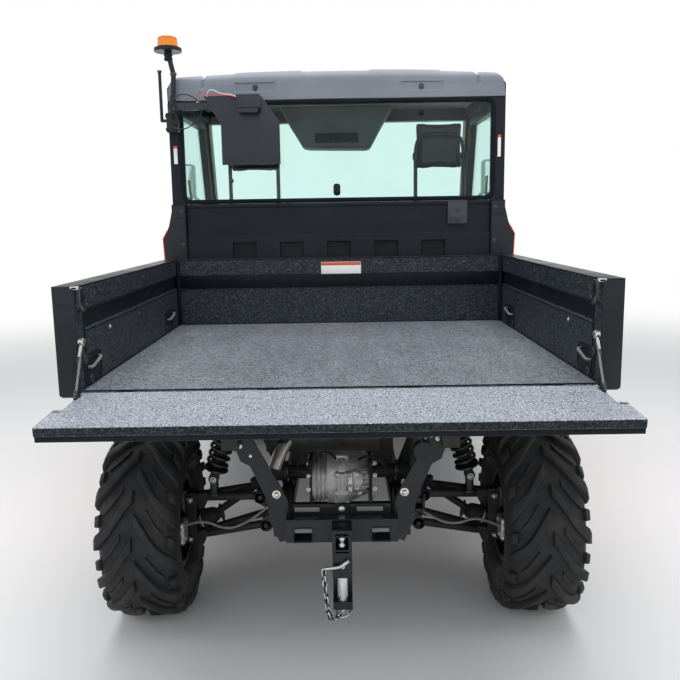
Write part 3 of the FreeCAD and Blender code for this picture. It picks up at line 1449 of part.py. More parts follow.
def bonnet_brackets():
    """Pins in the bay for the bonnet's hinge."""
    y0, z0 = bonnet_hinge()
    out = []
    for side in (-1, 1):
        x = side * 300
        parts = [rod((x - 34, y0, z0), (x + 34, y0, z0), 4)]
        for edge in (-1, 1):
            parts.append(box(x + edge * 26, x + edge * 32, y0 - 66, y0 + 8, z0 - 9, z0 + 9))
        out.append(join(*parts))
    return out


def wing():
    """Right front wing over the wheel arch."""
    back = a_post_front + 5
    front = front_end - 90
    x0 = nose_half + seat_gap
    x1 = door_outer_half
    top = cowl_height
    outline = [(back, 640), (back, top - 70), (front_axle + 120, top - 140), (front - 60, top - 260),
               (front, top - 340),
               (front, 600), (front_axle, 600)]
    block = prism(outline, "x", x0, x1)
    arch = rod((x0 - 10, front_axle, wheel_z), (x1 + 10, front_axle, wheel_z), arch_radius)
    trim = box(x0 - 10, x1 + 10, back - 5, front_axle, 500, 745)
    # Shoulder slopes down towards the outside
    chamfer = prism([(x1 + 1, top + 100), (x1 - 150, top + 100), (x1 - 150, top - 20),
                     (x1 + 1, top - 220)], "y",
                    back - 10, front + 10)
    return block.cut(arch).cut(trim).cut(chamfer)


def bumper():
    """Tube bar in front with a plate below it."""
    y = front_end - bumper_tube
    r = bumper_tube
    hoop = tube_path([(-380, y - 60, 520), (-360, y, 600), (-300, y, 740), (300, y, 740), (360, y, 600),
                      (380, y - 60, 520)], r)
    low = tube_path([(-380, y - 60, 520), (-330, y - 10, 460), (330, y - 10, 460), (380, y - 60, 520)], r)
    stays = []
    for side in (-1, 1):
        stays.append(box(side * (rail_x - 20), side * (rail_x + 20), front_end - 90 + seat_gap, y,
                         rail_bottom + 10, rail_top))
        stays.append(box(side * (rail_x - 20), side * (rail_x + 20), y - 30, y, rail_bottom + 10, 470))
    return join(hoop, low, *stays)


def grille():
    front = front_end - 60
    low = lamp_top - 220
    parts = [box(-230, 230, front + seat_gap, front + 5, low, lamp_top)]
    parts += [box(-220, 220, front + 5, front + 11, z, z + 12)
              for z in [low + 15 + 32 * i for i in range(7)]]
    return join(*parts)


def headlamp():
    front = front_end - 60
    lamp = box(250, 410, front + seat_gap, front + 26, lamp_top - 110, lamp_top)
    return lamp.makeFillet(10, lamp.Edges)


def side_panel():
    """Right body side between the rear wheel and the cab."""
    y0 = rear_axle + 400
    outline = [(y0 + 60, 420), (cab_rear - 8, 420), (cab_rear - 8, 850), (y0 - 40, 850), (y0 - 20, 640)]
    panel = prism(outline, "x", 768, 800)
    arch = rod((700, rear_axle, wheel_z), (900, rear_axle, wheel_z), arch_radius)
    stay = box(upper_rail_x + 25 + seat_gap, 768, cab_rear - 150, cab_rear - 110, 720, 750)
    return join(panel.cut(arch), stay)


# Things on the back of the cab
def plate_board():
    """Number plate board on its arm from the clamp at the left pillar."""
    y = cab_rear + board_ahead
    top = arm_bottom + 55
    outline = [(-575, top), (-327, top), (-249, top - 109), (-249, top - 291), (-504, top - 291),
               (-504, top - 118)]
    board = prism(outline, "y", y, y + 5)
    arm = box(-690 + seat_gap, -500, y + 5, y + 25, arm_bottom, arm_bottom + arm_height)
    lamp = prism([(-430, top), (-328, top), (-338, top - 75), (-420, top - 75)], "y", y - 40, y)
    return join(board, arm, lamp)


def beacon_mount():
    """Clamp on the left pillar, pole, flexible stem, base disc and L-shaped rod."""
    x = beacon_x
    y = cab_rear - 40
    clamp = join(box(-753, -702, y - 20, cab_rear - 6 - seat_gap, clamp_bottom, clamp_top),
                 box(-753, -window_half - seat_gap, cab_rear - 10, cab_rear - seat_gap,
                     clamp_bottom, clamp_top))
    z = beacon_base_height
    pole = tube_path([(-727, y, clamp_top - 6), (-716, y, z - 99), (x, y, z - 13)], 11)
    stem = rod((x, y, z - 22), (x, y, z), 16)
    base = rod((x, y, beacon_base_height - 6), (x, y, beacon_base_height + 10), beacon_base_radius)
    low = clamp_top - 31
    side_rod = tube_path([(-730, y, low), (-777, y, low), (-777, y, z - 83)], 7)
    top = arm_bottom + 35
    reach = box(-702, -690, cab_rear + board_ahead + 5, y + 10, clamp_top - 1, top)
    bridge = box(-745, -690, y - 20, y + 10, clamp_top - 6, top)
    return join(clamp, pole, stem, base, side_rod, bridge, reach)


def beacon_lens():
    y = cab_rear - 40
    z = beacon_base_height + 10 + seat_gap
    x = beacon_x
    return rod((x, y, z), (x, y, z + beacon_lens_height), beacon_lens_radius, beacon_lens_radius - 6)


# Cords, each from where it leaves one piece to where it enters another
def brake_hose(side):
    """Hose from the rear caliper to the frame's leg: x and height in one upright plane."""
    caliper = rear_disc_x - brake_gap - 18
    route = {1: ((caliper + 3, 318.3), (471, 361), (385, 325), (290, 365), (leg_outer - 3, 432.5)),
             -1: ((caliper + 3, 336.7), (486, 363), (399, 319), (318, 352), (264, 396),
                  (leg_outer - 3, 432))}[side]
    y = rear_axle - 95
    hose = cord("brake hose", [(side * x, y, z) for x, z in route], brake_hose_radius)
    return hose.common(box(side * leg_outer, side * caliper, y - 20, y + 20, 250, 500))


def lamp_wire(rows):
    """Wire from the clamp on the pillar to the board's arm: x, distance from the cab, height."""
    wire = cord("lamp wire", [(x, cab_rear + y, z) for x, y, z in rows], lamp_wire_radius)
    wire = wire.common(box(-800, -500, cab_rear - 200, cab_rear - 60, 1700, 2000))
    return wire.cut(box(-690, -500, cab_rear - 115, cab_rear - 95, arm_bottom, arm_bottom + arm_height))


upper_wire = ((-722, -58.5, 1817.6), (-722, -82, 1824), (-722, -102, 1848), (-718, -110, 1880),
              (-698, -110, 1908), (-664, -108, 1919), (-630, -106, 1910), (-606, -105, 1893),
              (-597, -105, 1878.5))
lower_wire = ((-727, -58.5, 1796.2), (-727, -86, 1792), (-706, -106, 1776), (-672, -108, 1768),
              (-636, -106, 1782), (-608, -105, 1808), (-590, -105, 1832), (-583.5, -105, 1851.5))


def build():
    os.makedirs("parts", exist_ok=True)
    save("main_frame", *main_frame())
    save("hitch_frame", hitch_frame())
    save("pin_hitch", pin_hitch())
    rear_arms, front_arms = suspension_arms()
    save("suspension_arms", *rear_arms, *front_arms)
    save("shock_absorbers", *pair(shock_absorber(rear_axle)), *pair(shock_absorber(front_axle)))
    save("rear_knuckles", *pair(rear_knuckle()))
    save("transaxle", transaxle())
    save("drive_shafts", *pair(drive_shaft()))
    save("engine", engine())
    save("exhaust", exhaust())
    save("bed_floor", bed_floor())
    save("bed_walls", *pair(bed_side()), bed_front_panel())
    save("tailgate", tailgate())
    save("tailgate_cables", *pair(tailgate_cable()))
    save("cylinder_barrel", cylinder_barrel())
    save("cylinder_rod", cylinder_rod())
    side = cab_side()
    save("cab_frame", *side, *[mirrored(piece) for piece in side], *cab_headers())
    save("cab_rear_panel", rear_panel(), *pair(corner_cover()))
    save("roof", roof())
    save("rear_window_seal", rear_window())
    save("cab_glass", rear_glass(), windscreen())
    save("cab_floor", *cab_floor(), *seat_base())
    save("seats", *seats())
    save("headrests", *headrests())
    save("dashboard", dashboard())
    save("steering_wheel", steering_wheel())
    save("steering_rack", steering_rack())
    save("front_body", join(nose(), *bonnet_brackets()), *pair(wing()))
    save("bonnet", bonnet())
    save("bumper", bumper(), grille())
    save("headlamps", *pair(headlamp()))
    save("side_panels", *pair(side_panel()))
    save("plate_board", plate_board())
    save("beacon_mount", beacon_mount())
    save("beacon_lens", beacon_lens())
    save("brake_hose_left", brake_hose(-1))
    save("brake_hose_right", brake_hose(1))
    save("lamp_wire_upper", lamp_wire(upper_wire))
    save("lamp_wire_lower", lamp_wire(lower_wire))
    for name, turn in (("left", mirrored), ("right", lambda s: s)):
        save("door_" + name, turn(door()))
        save("door_glass_" + name, turn(door_glass()))
        save("mirror_" + name, turn(mirror_unit()))
        save("front_knuckle_" + name, turn(front_knuckle()))
        save("front_rim_" + name, turn(rim(front_axle, front_rim_half, front_disc_x)))
        save("front_tyre_" + name, turn(tyre(front_axle, front_tyre_width, front_rim_half)))
        save("rear_rim_" + name, turn(rim(rear_axle, rear_rim_half, rear_disc_x)))
        save("rear_tyre_" + name, turn(tyre(rear_axle, rear_tyre_width, rear_rim_half)))


build()
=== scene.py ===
import math

import bmesh
import bpy
from mathutils import Matrix, Vector


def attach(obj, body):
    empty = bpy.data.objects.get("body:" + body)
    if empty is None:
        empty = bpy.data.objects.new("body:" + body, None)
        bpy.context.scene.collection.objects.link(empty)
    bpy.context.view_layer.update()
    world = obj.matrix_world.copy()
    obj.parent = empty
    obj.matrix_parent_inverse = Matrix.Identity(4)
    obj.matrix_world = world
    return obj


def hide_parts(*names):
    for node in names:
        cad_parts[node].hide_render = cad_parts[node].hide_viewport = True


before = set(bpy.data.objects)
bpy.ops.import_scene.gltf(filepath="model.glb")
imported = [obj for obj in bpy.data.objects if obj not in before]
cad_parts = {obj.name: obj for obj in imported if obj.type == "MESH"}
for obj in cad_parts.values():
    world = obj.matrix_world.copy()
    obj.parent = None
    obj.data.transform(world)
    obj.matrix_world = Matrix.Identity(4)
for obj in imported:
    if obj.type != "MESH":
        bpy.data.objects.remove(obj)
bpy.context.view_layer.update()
scene = bpy.context.scene
scene.view_settings.view_transform = "Standard"
MM = 0.001

# Places shared with the solids, in millimetres
CAB_REAR = 59.995
REAR_AXLE = -880.005
FRONT_AXLE = 1169.995
WHEEL_Z = 325.0
WHEEL_X = 665.0
GATE_PIN = Vector((0, -1375.005, 898.0))
GATE_DROOP = math.radians(3.94)
SEAT_X = (-395, 425)
HEAD_X = (-392, 476)

# Directions
BACK = (0, -1, 0)
FORWARD = (0, 1, 0)
LEFT = (-1, 0, 0)
RIGHT = (1, 0, 0)
UP = (0, 0, 1)
SIDEWAYS = Matrix.Rotation(math.pi / 2, 4, "Y")


# Camera at the photograph's place: 39.7 mm lens, a little down, level within a degree
SENSOR = 36
FOCAL_PIXELS = 750
PHOTO_PIXELS = 680


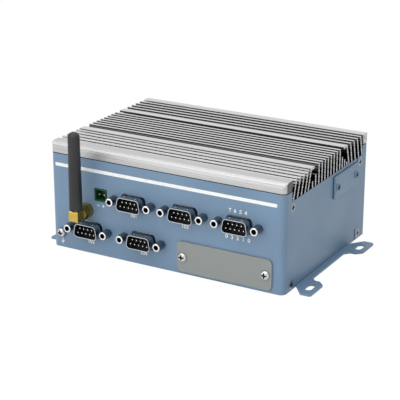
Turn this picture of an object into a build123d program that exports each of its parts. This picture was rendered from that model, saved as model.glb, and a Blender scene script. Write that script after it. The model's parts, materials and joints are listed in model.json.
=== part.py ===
"""Fanless box computer for an industrial cabinet, with a finned lid, front ports and a stub antenna.

Millimetres. The origin is the centre of the underside: +X to the right seen from the ports,
+Y to the rear and +Z up. Places along the depth are given from the front face of the front panel.
"""
from build123d import *
from math import cos, radians, sin, tan
import os

# Housing
chassis_width = 154.5
chassis_depth = 108.7
panel_height = 58.7
sheet = 1.2
corner_radius = 3.5
fit_gap = 0.15
seam = 0.4

# Finned lid: heights from the top of the panel, and depths from the front or from the rear
lid_rise = 6.5
lid_base_drop = 12.3
groove_drop = 7.4
shoulder_drop = 5.8
front_post = 8.0
rear_post_depth = 6.2
lid_overhang = 0.3
lip_depth = 8.9
lip_wall_foot = 4.9
lip_radius = 4.0
flute_radius = 0.45
flute_depth = 0.3
flute_angles = (0, 30, 62)
rib_depth = 5.9
rib_wall_foot = 2.4
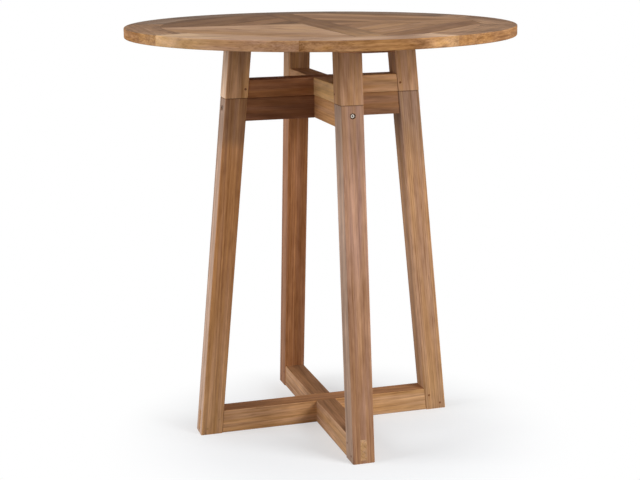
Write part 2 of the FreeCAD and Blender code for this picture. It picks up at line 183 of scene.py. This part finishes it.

- _SHORT TASK_
Only the lines from the start of the data to the line holding "return join(hoop, low, *stays)" are wanted; return them exactly, both ends included.

- _ANSWER TO THE TASK_
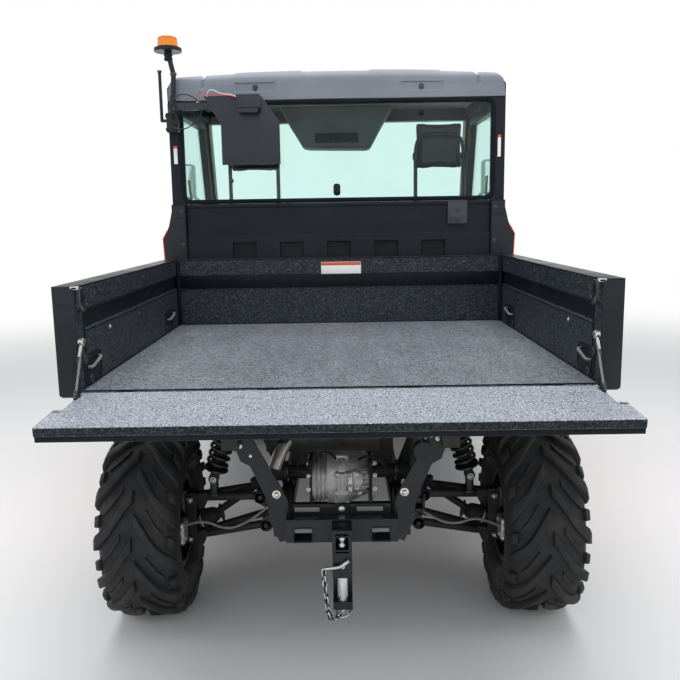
Write part 3 of the FreeCAD and Blender code for this picture. It picks up at line 1449 of part.py. More parts follow.
def bonnet_brackets():
    """Pins in the bay for the bonnet's hinge."""
    y0, z0 = bonnet_hinge()
    out = []
    for side in (-1, 1):
        x = side * 300
        parts = [rod((x - 34, y0, z0), (x + 34, y0, z0), 4)]
        for edge in (-1, 1):
            parts.append(box(x + edge * 26, x + edge * 32, y0 - 66, y0 + 8, z0 - 9, z0 + 9))
        out.append(join(*parts))
    return out


def wing():
    """Right front wing over the wheel arch."""
    back = a_post_front + 5
    front = front_end - 90
    x0 = nose_half + seat_gap
    x1 = door_outer_half
    top = cowl_height
    outline = [(back, 640), (back, top - 70), (front_axle + 120, top - 140), (front - 60, top - 260),
               (front, top - 340),
               (front, 600), (front_axle, 600)]
    block = prism(outline, "x", x0, x1)
    arch = rod((x0 - 10, front_axle, wheel_z), (x1 + 10, front_axle, wheel_z), arch_radius)
    trim = box(x0 - 10, x1 + 10, back - 5, front_axle, 500, 745)
    # Shoulder slopes down towards the outside
    chamfer = prism([(x1 + 1, top + 100), (x1 - 150, top + 100), (x1 - 150, top - 20),
                     (x1 + 1, top - 220)], "y",
                    back - 10, front + 10)
    return block.cut(arch).cut(trim).cut(chamfer)


def bumper():
    """Tube bar in front with a plate below it."""
    y = front_end - bumper_tube
    r = bumper_tube
    hoop = tube_path([(-380, y - 60, 520), (-360, y, 600), (-300, y, 740), (300, y, 740), (360, y, 600),
                      (380, y - 60, 520)], r)
    low = tube_path([(-380, y - 60, 520), (-330, y - 10, 460), (330, y - 10, 460), (380, y - 60, 520)], r)
    stays = []
    for side in (-1, 1):
        stays.append(box(side * (rail_x - 20), side * (rail_x + 20), front_end - 90 + seat_gap, y,
                         rail_bottom + 10, rail_top))
        stays.append(box(side * (rail_x - 20), side * (rail_x + 20), y - 30, y, rail_bottom + 10, 470))
    return join(hoop, low, *stays)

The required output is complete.